◆ **REQUIREMENT**: All of the data needs to be repeated exactly.

⁂

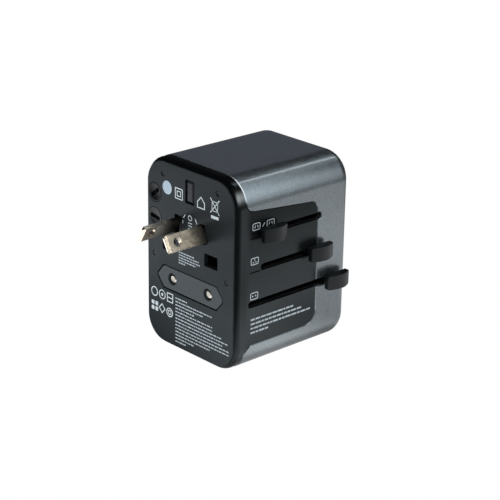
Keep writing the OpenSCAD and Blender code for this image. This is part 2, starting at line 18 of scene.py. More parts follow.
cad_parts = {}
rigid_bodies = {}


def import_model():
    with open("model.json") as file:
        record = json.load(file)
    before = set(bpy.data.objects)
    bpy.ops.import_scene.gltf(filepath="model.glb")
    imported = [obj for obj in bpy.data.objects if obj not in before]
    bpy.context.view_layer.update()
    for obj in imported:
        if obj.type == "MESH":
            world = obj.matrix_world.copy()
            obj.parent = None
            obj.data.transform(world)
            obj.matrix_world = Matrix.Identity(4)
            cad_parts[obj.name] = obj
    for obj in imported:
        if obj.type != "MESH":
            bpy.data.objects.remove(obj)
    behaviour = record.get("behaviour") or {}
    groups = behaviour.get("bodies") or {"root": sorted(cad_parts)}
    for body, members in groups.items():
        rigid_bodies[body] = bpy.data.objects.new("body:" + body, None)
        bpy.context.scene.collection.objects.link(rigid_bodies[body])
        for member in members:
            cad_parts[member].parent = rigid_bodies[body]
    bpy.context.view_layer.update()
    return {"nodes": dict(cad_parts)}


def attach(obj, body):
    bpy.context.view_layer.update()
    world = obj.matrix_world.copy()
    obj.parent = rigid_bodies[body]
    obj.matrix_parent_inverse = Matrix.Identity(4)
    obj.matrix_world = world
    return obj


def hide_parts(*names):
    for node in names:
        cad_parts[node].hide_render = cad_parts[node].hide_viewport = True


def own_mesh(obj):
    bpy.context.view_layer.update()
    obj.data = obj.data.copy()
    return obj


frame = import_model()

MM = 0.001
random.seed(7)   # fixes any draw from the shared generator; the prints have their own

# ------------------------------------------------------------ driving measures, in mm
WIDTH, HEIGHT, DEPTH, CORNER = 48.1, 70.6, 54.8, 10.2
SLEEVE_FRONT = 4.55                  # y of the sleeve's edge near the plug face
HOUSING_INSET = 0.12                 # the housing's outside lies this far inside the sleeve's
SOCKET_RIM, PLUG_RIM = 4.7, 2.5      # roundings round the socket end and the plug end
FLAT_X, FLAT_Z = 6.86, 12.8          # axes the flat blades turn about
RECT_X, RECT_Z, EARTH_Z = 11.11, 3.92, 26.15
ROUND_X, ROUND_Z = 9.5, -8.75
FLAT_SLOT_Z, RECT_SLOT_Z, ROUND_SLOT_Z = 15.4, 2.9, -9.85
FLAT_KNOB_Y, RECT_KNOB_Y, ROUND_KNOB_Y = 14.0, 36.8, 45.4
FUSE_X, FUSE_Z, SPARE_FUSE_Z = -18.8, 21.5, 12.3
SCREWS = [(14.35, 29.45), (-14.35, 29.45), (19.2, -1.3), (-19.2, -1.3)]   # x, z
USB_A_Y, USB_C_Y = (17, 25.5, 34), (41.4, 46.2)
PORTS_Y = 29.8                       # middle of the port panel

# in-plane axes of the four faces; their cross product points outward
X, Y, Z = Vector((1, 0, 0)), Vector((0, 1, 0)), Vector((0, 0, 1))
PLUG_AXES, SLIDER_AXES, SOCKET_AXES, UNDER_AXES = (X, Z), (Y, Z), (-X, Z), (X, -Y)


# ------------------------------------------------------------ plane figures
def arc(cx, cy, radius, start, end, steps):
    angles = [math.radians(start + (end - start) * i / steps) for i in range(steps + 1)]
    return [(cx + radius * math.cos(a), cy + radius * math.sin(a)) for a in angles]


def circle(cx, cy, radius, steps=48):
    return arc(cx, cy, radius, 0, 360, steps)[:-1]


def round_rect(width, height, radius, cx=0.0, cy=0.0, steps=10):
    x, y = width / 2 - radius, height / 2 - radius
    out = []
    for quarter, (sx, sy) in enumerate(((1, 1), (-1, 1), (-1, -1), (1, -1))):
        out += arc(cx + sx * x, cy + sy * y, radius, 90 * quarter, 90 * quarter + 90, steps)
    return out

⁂

◆ **EXPECTED ANSWER**:
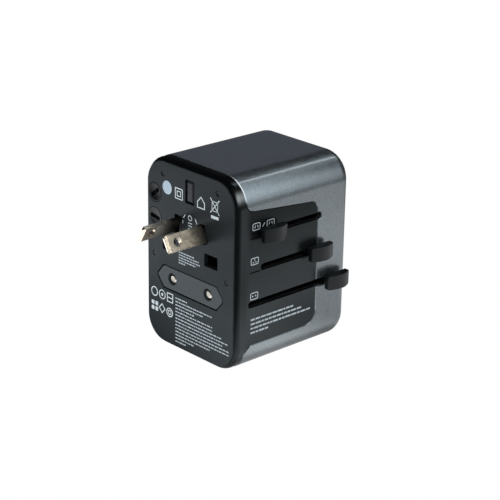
Keep writing the OpenSCAD and Blender code for this image. This is part 2, starting at line 18 of scene.py. More parts follow.
cad_parts = {}
rigid_bodies = {}


def import_model():
    with open("model.json") as file:
        record = json.load(file)
    before = set(bpy.data.objects)
    bpy.ops.import_scene.gltf(filepath="model.glb")
    imported = [obj for obj in bpy.data.objects if obj not in before]
    bpy.context.view_layer.update()
    for obj in imported:
        if obj.type == "MESH":
            world = obj.matrix_world.copy()
            obj.parent = None
            obj.data.transform(world)
            obj.matrix_world = Matrix.Identity(4)
            cad_parts[obj.name] = obj
    for obj in imported:
        if obj.type != "MESH":
            bpy.data.objects.remove(obj)
    behaviour = record.get("behaviour") or {}
    groups = behaviour.get("bodies") or {"root": sorted(cad_parts)}
    for body, members in groups.items():
        rigid_bodies[body] = bpy.data.objects.new("body:" + body, None)
        bpy.context.scene.collection.objects.link(rigid_bodies[body])
        for member in members:
            cad_parts[member].parent = rigid_bodies[body]
    bpy.context.view_layer.update()
    return {"nodes": dict(cad_parts)}


def attach(obj, body):
    bpy.context.view_layer.update()
    world = obj.matrix_world.copy()
    obj.parent = rigid_bodies[body]
    obj.matrix_parent_inverse = Matrix.Identity(4)
    obj.matrix_world = world
    return obj


def hide_parts(*names):
    for node in names:
        cad_parts[node].hide_render = cad_parts[node].hide_viewport = True


def own_mesh(obj):
    bpy.context.view_layer.update()
    obj.data = obj.data.copy()
    return obj


frame = import_model()

MM = 0.001
random.seed(7)   # fixes any draw from the shared generator; the prints have their own

# ------------------------------------------------------------ driving measures, in mm
WIDTH, HEIGHT, DEPTH, CORNER = 48.1, 70.6, 54.8, 10.2
SLEEVE_FRONT = 4.55                  # y of the sleeve's edge near the plug face
HOUSING_INSET = 0.12                 # the housing's outside lies this far inside the sleeve's
SOCKET_RIM, PLUG_RIM = 4.7, 2.5      # roundings round the socket end and the plug end
FLAT_X, FLAT_Z = 6.86, 12.8          # axes the flat blades turn about
RECT_X, RECT_Z, EARTH_Z = 11.11, 3.92, 26.15
ROUND_X, ROUND_Z = 9.5, -8.75
FLAT_SLOT_Z, RECT_SLOT_Z, ROUND_SLOT_Z = 15.4, 2.9, -9.85
FLAT_KNOB_Y, RECT_KNOB_Y, ROUND_KNOB_Y = 14.0, 36.8, 45.4
FUSE_X, FUSE_Z, SPARE_FUSE_Z = -18.8, 21.5, 12.3
SCREWS = [(14.35, 29.45), (-14.35, 29.45), (19.2, -1.3), (-19.2, -1.3)]   # x, z
USB_A_Y, USB_C_Y = (17, 25.5, 34), (41.4, 46.2)
PORTS_Y = 29.8                       # middle of the port panel

# in-plane axes of the four faces; their cross product points outward
X, Y, Z = Vector((1, 0, 0)), Vector((0, 1, 0)), Vector((0, 0, 1))
PLUG_AXES, SLIDER_AXES, SOCKET_AXES, UNDER_AXES = (X, Z), (Y, Z), (-X, Z), (X, -Y)


# ------------------------------------------------------------ plane figures
def arc(cx, cy, radius, start, end, steps):
    angles = [math.radians(start + (end - start) * i / steps) for i in range(steps + 1)]
    return [(cx + radius * math.cos(a), cy + radius * math.sin(a)) for a in angles]


def circle(cx, cy, radius, steps=48):
    return arc(cx, cy, radius, 0, 360, steps)[:-1]


def round_rect(width, height, radius, cx=0.0, cy=0.0, steps=10):
    x, y = width / 2 - radius, height / 2 - radius
    out = []
    for quarter, (sx, sy) in enumerate(((1, 1), (-1, 1), (-1, -1), (1, -1))):
        out += arc(cx + sx * x, cy + sy * y, radius, 90 * quarter, 90 * quarter + 90, steps)
    return out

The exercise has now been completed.